Thursday, 19 April 2007 - 1:57am IST
Fifteen years ago, Chandrakant Sompura, an Ahmedabad-based temple architect, was asked by Ashok Singhal, chief of the Vishwa Hindu Parishad, to design and build the Ram Janmabhoomi temple. Today, the project has been more or less abandoned.

AHMEDABAD: Fifteen years ago, Chandrakant Sompura, an Ahmedabad-based temple architect, was asked by Ashok Singhal, chief of the Vishwa Hindu Parishad, to design and build the Ram Janmabhoomi temple. Today, the project has been more or less abandoned.


Sompura said people’s enthusiasm for the temple has diminished to such an extent that few greet him with the customary cry of Jai Shri Ram these days.

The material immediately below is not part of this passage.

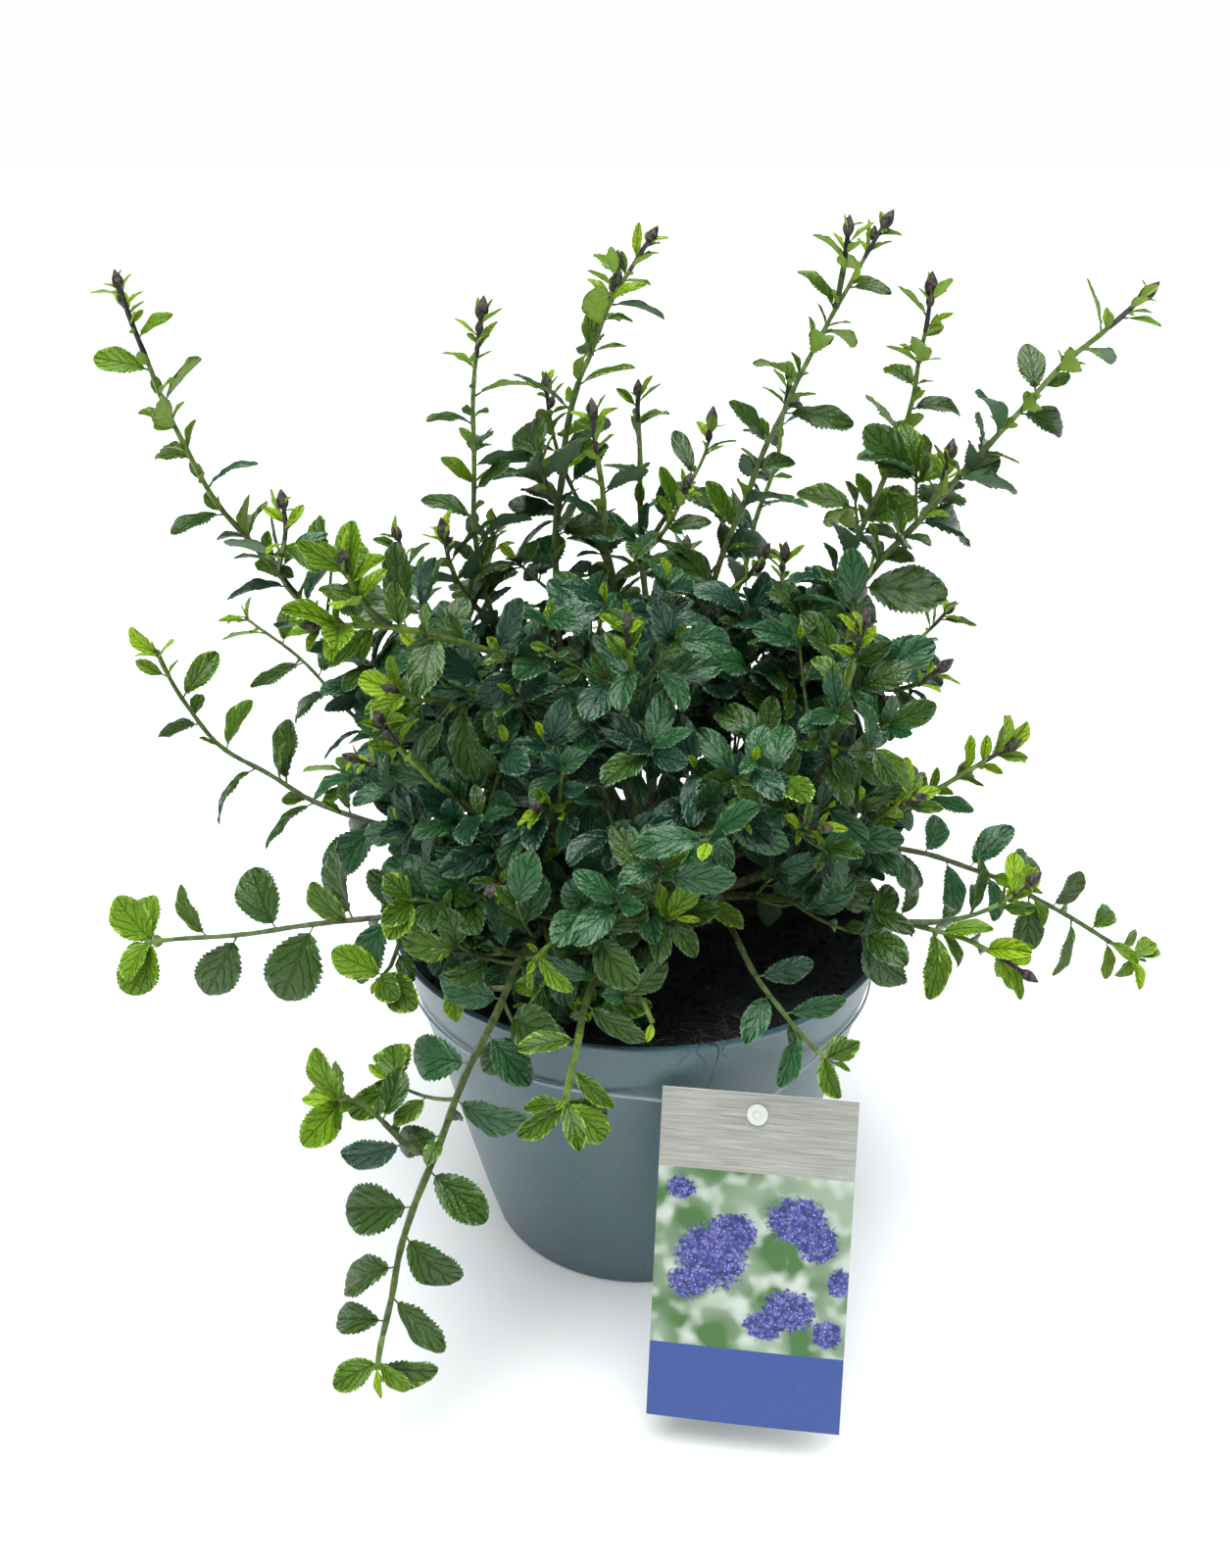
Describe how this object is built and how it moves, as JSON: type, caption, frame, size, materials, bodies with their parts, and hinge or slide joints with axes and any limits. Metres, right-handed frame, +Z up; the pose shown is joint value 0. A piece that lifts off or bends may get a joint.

The workshop at Karsevakpuram – some 4km from the temple site – which once buzzed with activity has virtually emptied. “Two years ago, there were 300 to 400 artisans working at the site,” said Sompura.


“Now, only a handful remain. Since funds have reduced to a trickle, even they will abandon work.” 


The few artisans who continue to work at the site have been asked to carry on as if nothing has changed. But for the controversial project, the situation is starkly different from the frenetic circumstances of 1991. Even the workshops in Pindwara, Rajasthan, which honed and sculpted stones for the temple have been closed.


The political significance of the project seems to have dwindled for its two main campaigners. The BJP seems to have lost interest and the VHP is no longer able to infuse funds. Of late, Singhal has visited the site every four months or so; no senior political leader has made the trip. The legal wrangles have already stalled work on the actual temple site. But with political support for the project flagging, the temple’s future is unclear.


Sompura said the project cost has gone up to Rs25 crore, but only Rs10 crore have been spent so far. “We have been able to complete just half of the project in 15 years,” he said. “So far, work on two storeys is complete. This includes pillars, gates, plinths, walls and roof. But work has not moved ahead.”


Sompura himself has not been to the site in almost a year. “Nobody has been in touch,” he said. “I feel disappointed that this could be the first project I might not see through despite working so hard for so long.”